The Game started rather typically for Toronto, few shots on goal, limited enthusiasm, little effort.  The only notable difference was that Buffalo was unable to get into that seldom watched area around the Leafs net.  The Leafs got an early lead from a Joey Crabb shorthanded goal which Ryan Miller will not be happy about.  The Leafs after the goal for the first time in nearly a month played in the oppositions offensive zone for a sustained period of time.  They actually looked like they cared.
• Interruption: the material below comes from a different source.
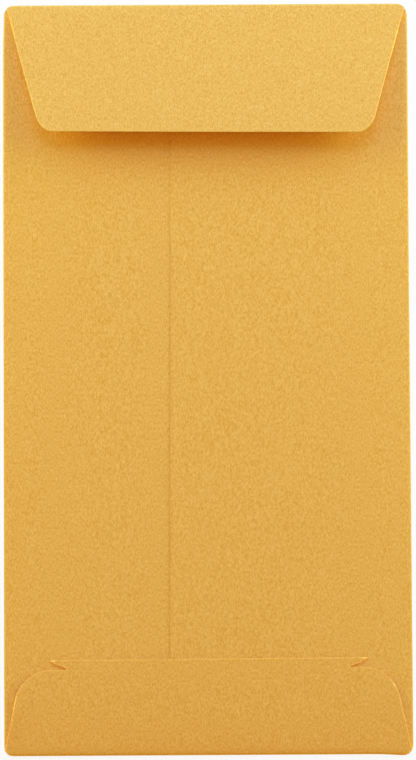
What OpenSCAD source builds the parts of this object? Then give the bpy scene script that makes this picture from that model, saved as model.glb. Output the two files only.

The refs firmly positioned themselves in tank nation with two chincy yet legitimate calls for hooking while ignoring any infraction committed by a player in white.  Not a complaint, more so an observation.  Toronto killed all penalties with vigor which for the most part they have done with regularity since the midpoint of the season.  It was hard at times to truly determine whether this was a case of the Leafs playing really well or Buffalo playing really poorly.  Either way period 1 was light years better than the last six Toronto has played.

2nd Period

The second period was a bit different from the first in that the Leafs were a little bit intense.  Buffalo opened the scoring on a misread by Jake Gardiner, but somehow the world did’nt realize Luke Schenn decided to cover the shooter instead of taking pass.  This of course forced Stafford to pass the puck to one of two completely uncovered Sabres, which just happened to be Tyler Ennis.  The Leafs got one back when Kessel got his career best 37’th goal on the powerplay, also his 99’th in a Toronto uniform.  Then the most unbelievable thing happened, with little time to go the Leafs did not quit on a play and John Michael Liles scores with less than a second to go in the period.  Tank nation is not happy with this right now, but it has to be good to play with passion until it’s over.

3rd Period

The third period was again a great example of the Leafs ability to play poorly and well at the same time.  In the offensive zone the Leafs were better than normal, defensively they were as bad as normal.  But at times they were’nt, and that is really what has to be fixed in the upcoming offseason.  A misread by Phaneuf got the Sabres within 1, but a great score off the rush started by Clarke MacArthur and finished by Matt Frattin gave the Leafs another 2 goal cushion.

It’s hard to figure whether to be glad that the witch is dead and the Leafs won at the Air Canada Centre, but it is also maddening to see the team play this well after laying up the last three weeks.  The only good feeling left is that Leafs effectively eliminated the Buffalo Sabres from the post season.